Three days ago I accompanied my mother to the local council offices since she is moving house and needed to notify them – that and the fact that the council tax payments had to be arranged in advance (if you live in London you will know a thing or two about council tax bills- the swines!). While I stood in line waiting to be called by the clerk to the front desk, there was a lady in front of me from an Afro-Caribbean background judging by her accent
and tatoos, who, completely oblivious of her surroundings; was having a very open conversation filled with profanities and intense laughter. She was interesting to say the least! Although I am a firm believer that a book should not be judged by its cover, she defied my belief by sailing through it entirely! It was not her appearance but rather her mannerisms, her demeanour and the content of her conversation in a public place which I found disconcerting – first impressions count! *ahem
For that moment, while I watched and listened to her, my thoughts took me to my high school days. I began reminiscing about my old Art teacher in high school named Mr Litten. He was a drunken, unshaven, unwashed, miserable man in his mid-forties who would often complain about what I concluded to be his life’s misfortunes and wretchedness. Nobody ever listened to him apart from an Indian boy who drew amazingly well. He always told us that most of us ‘would end up working as cashiers at Sainsbury’s or Tesco’, however none of the pupils paid much attention to him. Thinking about it now, he probably did not achieve what he set out to do in life so alcohol became his comforter and he probably lived alone with a cat or dog- That is my character profile over; but I could be wrong 🙂
Did I see myself in that woman? Most certainly not, if anything , she represented everything that I did not want to be…
The lady’s telephone conversation went on and brought me back into the room for a moment. Then my thoughts resumed; I saw myself as that fifteen years old adolescent; intelligent, full of dreams and aspirations for the future running freely in the school playground (I seriously should consider that trip to the psychiatrist). I considered the education system for state schools and its tendency to groom students to have big aspirations and career goals without really implementing, outlining or providing the gudelines for them to attain them. Was I wrong to have expected too much from the system? Now that I know this having gone through my own experiences, how can I equip myself and others with the necessary tools and information to help provide the opportunities for their children or my own?
I also considered whether somewhere along the line, I had de-railed and been failed by the system. It is strange how all these thoughts consumed me while I waited for ten minutes in a queue! Did I see myself in that woman? Most certainly not, if any thing , she represented everything that I did not want to be and everything I did not want to surround myself with. I was judging her without knowing her; was it pity or compassion? Perhaps the system had failed her.
Education is a bumpy ride…
You sail through high school and excel in the GCSE exams thrilled to finally be entering the ranks of college students. If you are lucky to have parents who actually understand the mechanisms of the system, you will be recommended a reputable college which thousands of other students are trying to get into. If however you are unfortunate, then you must settle for the mediocre one where teachers are more lenient and essentially it is
do or die every man or woman for themselves! And this is where one becomes prone to the de-railing!

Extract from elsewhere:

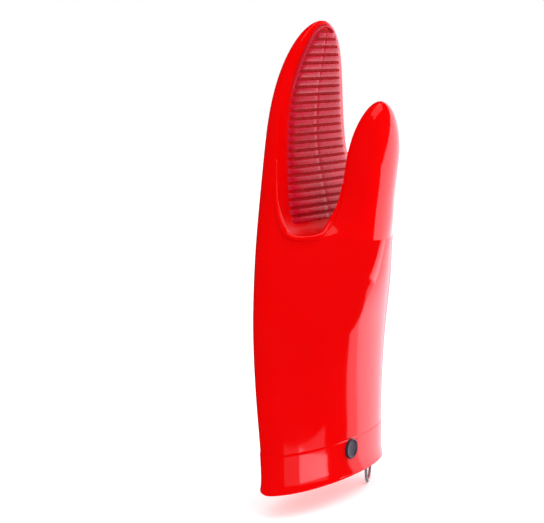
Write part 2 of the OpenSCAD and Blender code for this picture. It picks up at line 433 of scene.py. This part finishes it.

After college comes the university application where once again you begin to compete with your peers and realise that there is a possibility that you may not get into your chosen institutions due to lack of spaces and availability . Then you graduate and must fight to secure the one job available with another 20 candidates or alternatively choose to enslave yourself /work for free at the expense of the debts you have accumulated in the process of attaining your degree in order to ‘gain experience’ by ‘interning’ or ‘volunteering’.
That my friend, are the realities of the education system that they do not tell you at fifteen.
The truth about life is….
There comes a time when academics and life-lessons collide. Being at the Council Tax office (as insignificant as this trip was) made me realise that the majority of the people present were in hardship of some kind; whether in need of housing assistance or financial hardship; that they were disadvantaged or lived mediocre lives. In hindsight, I had no ill will towards the Jamaican woman; but rather, she represented all the social hurdles within society as I knew it. I wondered how the people present envisioned their lives to be when they were fifteen. At which point did they accept defeat that this was what their lives would boil down to?
The truth about life is that only a minority in society will be wealthy or middle class. That some will fall out of the loopholes either through crime, encounters of bad relationships, terrible life choices, failed partnerships, misfortunes, poor health and so forth. While others would have benefited from better guidance and better opportunities. Others would defy all odds by persevering no matter the hurdles to achieve what they set out to become. All in all it is one’s determination, one’s will-power, one’s motivation, one’s ability to take the kicks and punches of life while still being able to renew one’s strength or having the ability to recharge one’s batteries. Being able to remain ambitious and hard-working, and having the strength to fight one’s social position on a daily basis to position yourself on your chosen ranks.
That my friend, is what the school of life has taught me so far; you either get it, or you don’t!